Der menschliche Darm ist nicht nur ein Verdauungsorgan, sondern auch ein hochkomplexes mikrobielles Ökosystem. Das Mikrobiom schützt vor Infektionen und trainiert das Immunsystem. Dass Antibiotika dieses Gleichgewicht stören können, ist bekannt.
Doch nun zeigt eine in «Nature» veröffentlichte
Studie unter der Leitung von Prof. Dr. Lisa Maier am Interfakultären Institut für Mikrobiologie und Infektionsmedizin der Universität Tübingen: Auch viele Nicht-Antibiotika fördern gezielt das Wachstum von Krankheitserregern wie Salmonellen.
Medikamente stören Mikrobiom im Darm
Im Labor untersuchten die Forschenden 53 häufig verordnete Medikamente – darunter Allergiemittel, Antidepressiva und Hormonpräparate. Rund ein Drittel dieser Wirkstoffe förderte in synthetischen und echten menschlichen Darmgemeinschaften das Wachstum von Salmonella Typhimurium, einem Keim, der schwere Durchfallerkrankungen verursachen kann.
Gleichzeitig hemmten die Präparate nützliche Bakterienarten. «So entsteht im Mikrobiom ein Ungleichgewicht, durch das Krankheitserreger im Vorteil sind», sagt Studienleiterin Maier in einer
Medienmitteilung. Das Ergebnis sei alarmierend: Nicht nur Antibiotika, auch vermeintlich harmlose Medikamente können die mikrobielle Schutzbarriere des Darms schwächen.

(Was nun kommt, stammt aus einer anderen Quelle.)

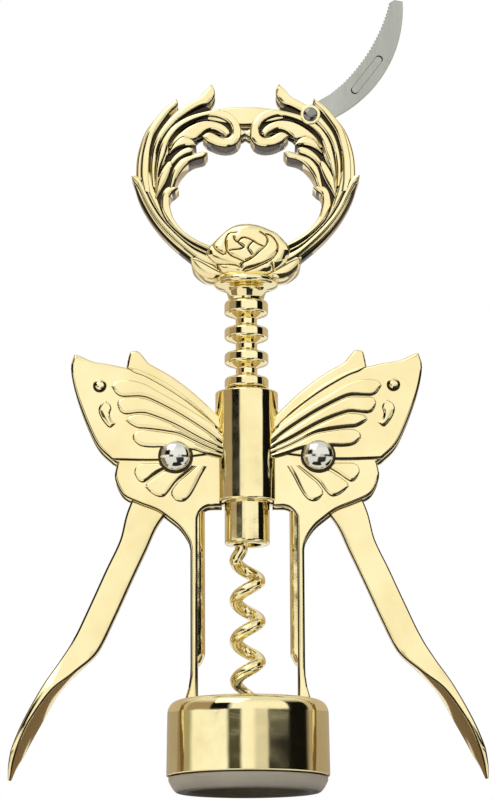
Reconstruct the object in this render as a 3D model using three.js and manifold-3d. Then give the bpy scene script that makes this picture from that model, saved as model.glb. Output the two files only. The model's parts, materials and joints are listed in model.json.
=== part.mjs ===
// Wing corkscrew: a die-cast frame with two butterfly-shaped pairs of cheeks, two geared levers,
// a collared rack sleeve, a worm that spins inside it, and a ring handle with a folding foil blade.
// Millimetres, +Z up, front towards -Y. The origin is the centre of the bottle guide's bottom face.

import * as THREE from 'three';
import { mergeVertices } from 'three/addons/utils/BufferGeometryUtils.js';
import Module from 'manifold-3d';

const wasm = await Module();
wasm.setup();

// Clearances and the cutting overrun
const seatGap = 0.3;
const runningGap = 0.15;
const rackGuideGap = 0.4;
const overrun = 1;

// Rack, gear and lever pivots
const rackPitch = 6.38;
const gearTeethRound = 13;
const pitchLineRadius = 4.5;
const pressureAngle = THREE.MathUtils.degToRad(20);
const pitchRadius = (gearTeethRound * rackPitch) / (2 * Math.PI);
const pivotOffset = pitchRadius + pitchLineRadius;
const pivotHeight = 83;

// Rack sleeve
const collarRadius = 5.5;
const neckRadius = 2.7;
const collarLand = 2.6;
const collarsBelowPivot = 1;
const collarsAbovePivot = 6;
const topCollarEdge = 0.6;
const collarFlank = (collarRadius - neckRadius) * Math.tan(pressureAngle);
const rackBottom = pivotHeight - collarsBelowPivot * rackPitch - collarLand / 2 - collarFlank;
const rackTop = pivotHeight + collarsAbovePivot * rackPitch + collarLand / 2 + topCollarEdge;

// Gear sector of a lever
const gearTipClearance = 0.4;
const gearRootClearance = 0.35;
const backlash = 0.45;
const sectorTeeth = 6;

// Frame: bell
const bellRadius = 20.1;
const bellTopRadius = 19.8;
const bellBottom = 4;
const bellTop = 22.6;
const bellShoulder = 3.4;
const bellCavityRadius = 16.9;
const lipSeatHeight = 19;
const bellHoleRadius = 6;

// Frame: sleeve round the rack
const sleeveRadius = 7.85;
const sleeveBottom = pivotHeight - 11.2;
const sleeveTop = pivotHeight + 16.9;
const sleeveEdge = 0.5;
const sleeveBoreRadius = collarRadius + rackGuideGap;

// Frame: cheeks, wings, legs
const slotHalf = 2;
const cheekFace = 3.8;
const forePanelFace = 5.2;
const wingSpan = 43.85;
const wingRise = 26.1;
const hindSpan = 32.85;
const hindDrop = 23.3;
const legInnerX = 12.3;
const legOuterX = 14.1;
const legFlareX = 15.5;
const legFlareHeight = 7;
const archHeight = pivotHeight - 12.4;
const archRadius = 3.5;
const webInnerX = 10.4;
const webHalf = 2.6;
const webBottom = bellTop + 8.4;
const webLap = 0.7;
const gearPocketGap = 0.6;
const pivotBossRadius = 4.4;

// Bottle guide insert
const guideBoreRadius = 14.75;
const guideFlangeRadius = 19.6;
const guideFootRadius = 18.4;
const guideSpigotHeight = 14;
const guideRounding = 1.8;
const guideLeadIn = 0.5;

// Levers
const leverHalf = 1.5;
const leverReach = 40.6;
const leverTipHeight = 2;
const leverDrop = pivotHeight - leverTipHeight;
const strapBreadth = 7.1;
const paddleBreadth = 9.2;
const paddleThickness = 1.7;
const paddleTwist = THREE.MathUtils.degToRad(70);

// Pivot rivets, their caps and the friction washers beside each lever
const rivetRadius = 2.4;
const rivetHeadRadius = 3.83;
const rivetDome = 2.1;
const rivetStubRadius = 1.3;
const rivetStubLength = 1.2;
const washerThickness = 0.3;
const washerRadius = 4.6;

// Ferrule, thrust washer and cross pins, hung under the rack
const thrustWasherThickness = 0.8;
const thrustWasherTop = rackBottom - seatGap;
const ferruleTop = thrustWasherTop - thrustWasherThickness - seatGap;
const ferruleRadius = 5.6;
const ferruleLength = 11.6;
const ferruleBottom = ferruleTop - ferruleLength;
const ferruleEdge = 0.8;
const ferruleMouthRadius = 3.5;
const ferruleMouthTop = ferruleBottom + 5.7;
const crossPinRadius = 0.6;
const crossPinInset = 2.6;
const ferrulePinHeight = ferruleTop - crossPinInset;

// Handle heights, from the rack's top
const handleBottom = rackTop + seatGap;
const handlePinHeight = handleBottom + crossPinInset;
const shankInHandle = 10.5;
const shankTop = handleBottom + shankInHandle;

// Worm, its heights from the ferrule that holds it
const wireRadius = 1.6;
const wormRadius = 2.85;
const wormPitch = 10.05;
const wormTurns = 3.56;
const wormNeckHeight = ferruleBottom - 0.9;
const wormCurlTop = wormNeckHeight - 3;
const wormFirstRight = wormCurlTop - 0.493 * wormPitch;
const wormTip = wormCurlTop - wormTurns * wormPitch;
const wormNeckOffset = 1.5;
const wormAxisHeight = ferruleMouthTop - 1;
const wormTipLength = 6;
const curlSteps = 8;
const wireSides = 5;

// Ring handle
const ringHalfWidth = 28.85;
const ringBase = handleBottom + 4.7;
const ringHeight = 50.7;
const ringHalfThickness = 4.1;
const flareRadius = 8.1;
const flareHeight = 7.6;
const roseRadius = 10;
const roseCentre = ringBase + 6.8;
const roseFace = 5.6;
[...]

Tiermodell bestätigt Beobachtung
In Tierversuchen mit Mäusen bestätigte sich der Effekt: Die Gabe bestimmter Medikamente führte zu einer stärkeren Vermehrung von Salmonellen – und in der Folge zu schwereren Infektionen mit raschem Verlauf und ausgeprägten Entzündungen.
«Wer das Mikrobiom stört, öffnet Krankheitserregern Tür und Tor.» Prof. Dr. Lisa Maier, Studienleiterin.
Der Wirkmechanismus sei vielschichtig: Die Medikamente senkten die Gesamtbiomasse der Darmflora, störten die Artenvielfalt oder beseitigten jene Bakterien, die normalerweise mit den Krankheitserregern um Nährstoffe konkurrieren. Dadurch verschwänden natürliche Konkurrenten krankmachender Keime wie Salmonella, die sich dann ungehindert vermehren können.
Neue Screening-Methode in Arbeit
Um solche Effekte künftig besser einschätzen zu können, hat das Team ein neues Hochdurchsatzverfahren entwickelt. Damit lasse sich schnell und zuverlässig testen, wie Medikamente unter Standardbedingungen auf das Mikrobiom wirken. Die Forschenden fordern, dass mikrobiologische Auswirkungen schon in der Arzneimittelentwicklung berücksichtigt werden – insbesondere bei Antihistaminika, Antipsychotika, oder selektiven Östrogen-Rezeptormodulatoren und bei der Kombination mehrerer Medikamente.
«Wer das Mikrobiom stört, öffnet Krankheitserregern Tür und Tor – es ist integraler Bestandteil unserer Gesundheit und muss als solcher in der Medizin betrachtet werden», betont Maier.